Nous avions laissé les Grecs de Mother Of Millions sur un encourageant "Human" en 2014 et les voici qui nous reviennent avec ce "Sigma" cet automne. Leur metal progressif teinté de folk/world avait emballé la rédaction de Music Waves au point d'en faire un prétendant aux lauriers de fin d'année. Qu'en sera t-il de cette seconde offrande ?
'Emerge' plante magnifiquement le décor avec en introduction un texte parlé d'une voix intrigante suivie d'une longue montée en puissance dans une veine post rock servant de tremplin à 'Shine'. L'un des titres-phare de l'album débute par un riff saccadé au groove entraînant avant que le rythme ne se calme pour laisser la place à la voix de George Prokopiou d'abord douce et expressive, rappelant l'école néo prog polonaise, puis montant elle aussi en puissance jusqu'à des hurlements saisissants de maîtrise. L’enchaînement avec 'Silence' est presque imperceptible de fluidité tant les deux titres arborent des structures similaires faisant tous deux la part belle aux vocalises impressionnantes, aux riffs ravageurs et aux variations rythmiques intelligentes. Quant à 'Rome', elle propulse les Grecs au niveau de groupe comme Leprous ou Karnivool auxquels le titre fait irrémédiablement penser par un riff saccadé ultra efficace et un chant expressif très prenant.

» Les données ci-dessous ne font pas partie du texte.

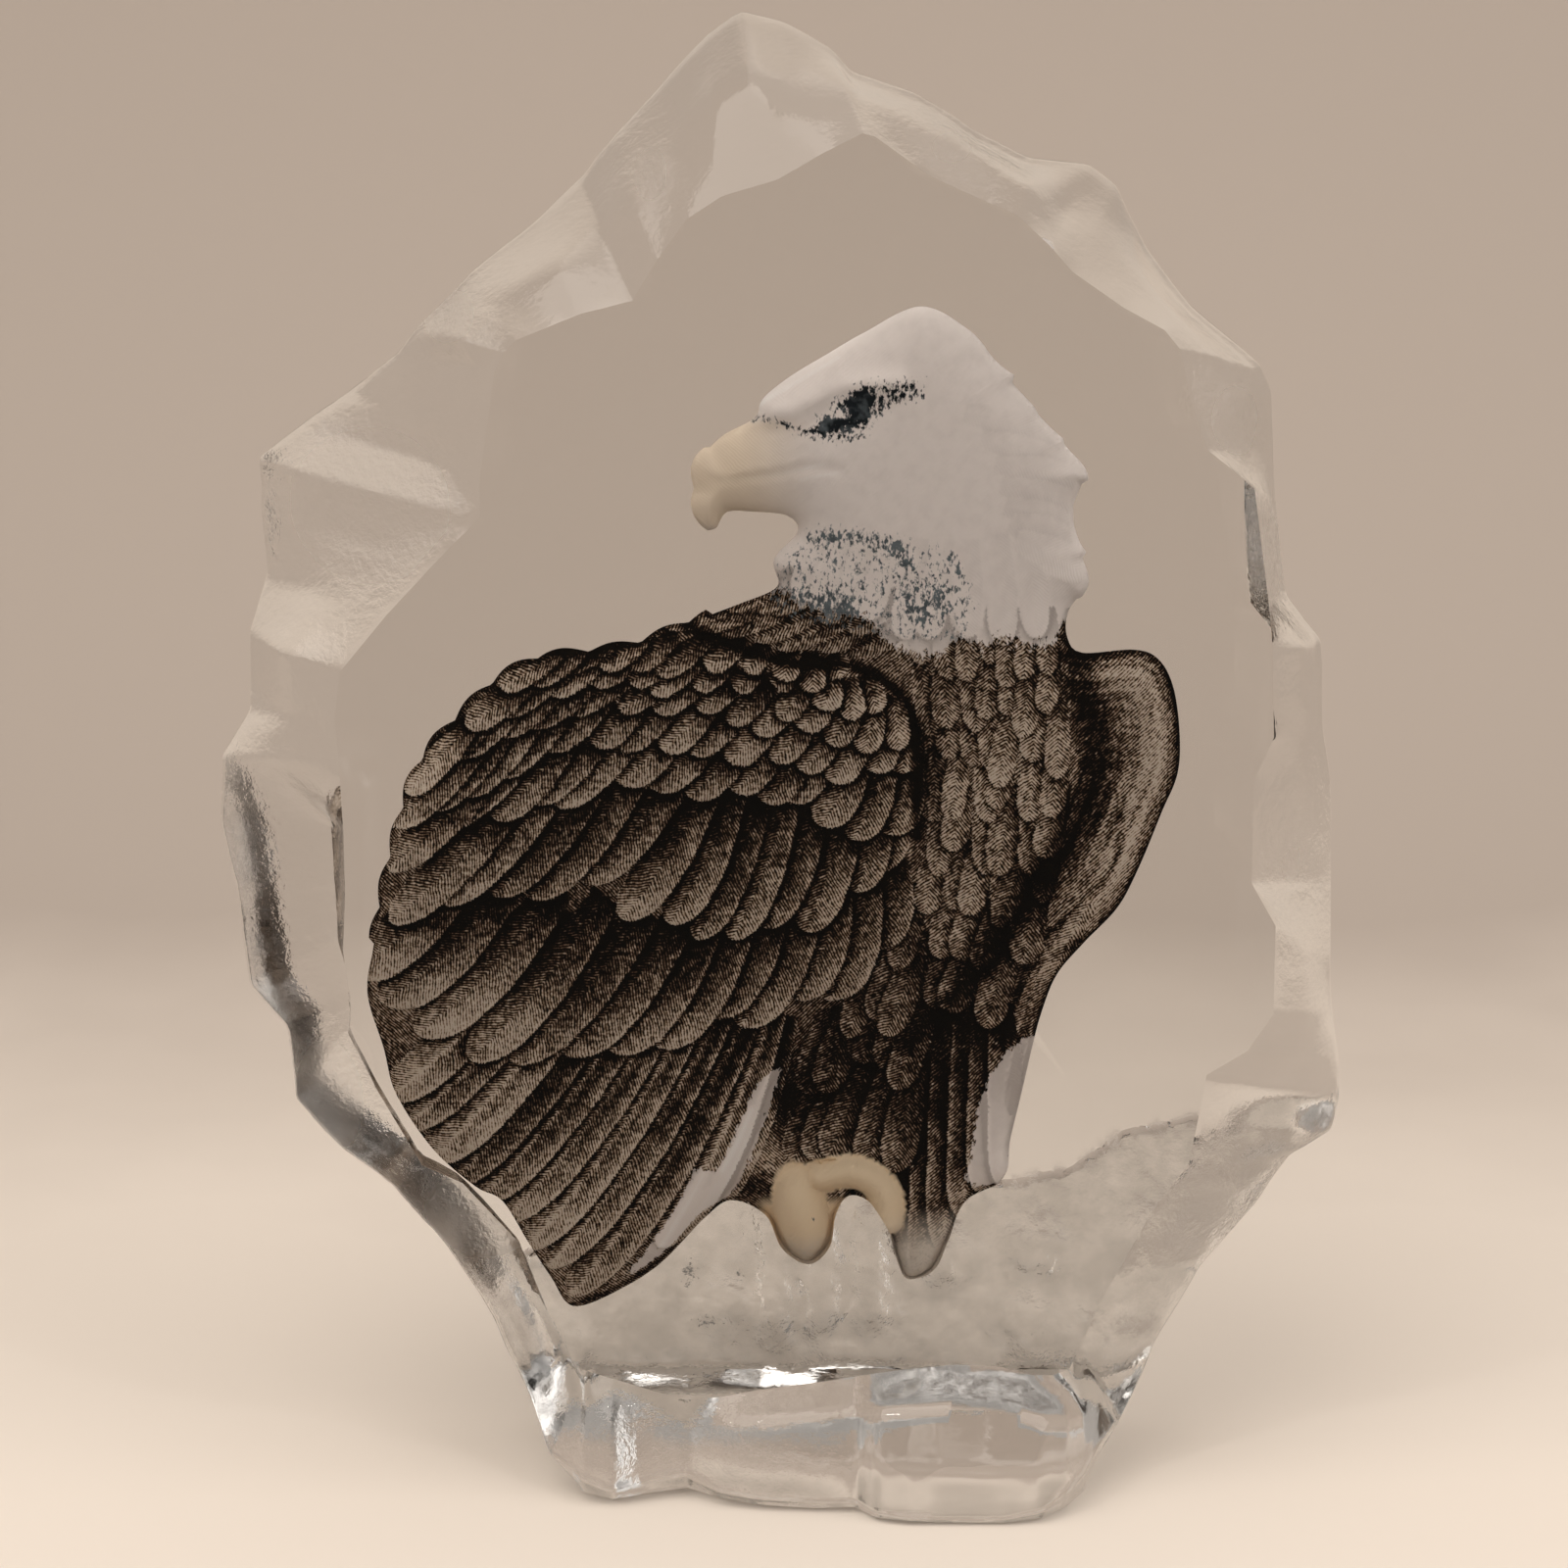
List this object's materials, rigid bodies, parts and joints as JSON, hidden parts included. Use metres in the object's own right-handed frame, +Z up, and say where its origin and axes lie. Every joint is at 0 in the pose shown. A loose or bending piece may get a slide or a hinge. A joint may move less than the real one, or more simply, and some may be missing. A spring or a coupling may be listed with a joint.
{
  "type": "crystal eagle sculpture",
  "caption": "Clear cast crystal block shaped like chipped ice, with a perched bald eagle carved into its back and painted, standing on a flat foot.",
  "frame": {"origin": "centre of the underside's plane, under the middle of the block's bounding box", "axes": "+Z up, the polished window faces -Y, the carved face +Y, +X to the viewer's right"},
  "size_m": [0.186, 0.06, 0.24],
  "materials": {
    "crystal": "clear cast crystal, polished window, fire-polished chipped rim",
    "brown_stain": "speckled brown and black stain in the carved plumage, seen through the crystal",
    "white_frost": "frosted white coat on the carved head and pale quills",
    "cream_coat": "cream coat on the carved beak and toes"
  },
  "bodies": {
    "root": {"crystal_block": "crystal"}
  },
  "joints": []
}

Tout s'est amélioré depuis "Human". Mother Of Millions a su analyser ses faiblesses et les corriger, comme la production désormais limpide détachant distinctement chaque son de chaque instrument avec une précision millimétrique pour une découverte de nouveaux arrangements subtils ou de rythmiques élaborées à chaque écoute. Autre amélioration notable, le chant de George Prokopiou, métamorphosé, désormais d'une justesse exemplaire, capable d'une palette d'émotions impressionnante tant dans les phases calmes que sur les envolées les plus rugueuses.
Il en sera ainsi tout au long de l'exercice ponctué de passages instrumentaux brillants, de breaks limpides et, surtout, de moments de grande émotion telle le final hypnotique de 'Silence', ou 'Their Passage, Their Light' qui apporte une touche orientale avec ses percussions et instruments traditionnels et des violons enivrants. 'Collision', porté une nouvelle fois par la voix magnifique de George Prokopiou, évoque l'intensité atmosphérique d'un Tesseract et la puissance envoûtante d'un O.S.I.. Si le final de 'Spiral' reprend les guitares cristallines du post rock moderne, 'Sigma' clôt l'album dans un flot d'émotions sur un piano-voix mélancolique et la reprise du thème par des chœurs poignants. Comme quoi, lorsque le talent est au rendez-vous, trois minutes suffisent pour vous hérisser les poils. Magnifique !
Long de seulement 42 minutes, "Sigma" est d'une richesse d'écriture et d'interprétation incroyable et marque l'éclosion d'un jeune groupe capable désormais d'évoluer dans la cour des grands. Sombre et lumineux à la fois, l'album déclenche un plaisir instantané et révèle toutes ses subtilités au fil des écoutes que l'on vous promet nombreuses. Que les amateurs de metal progressif et atmosphérique n'hésitent pas une seconde avec l'achat de cet album qui concourt directement pour le titre d'album de l'année.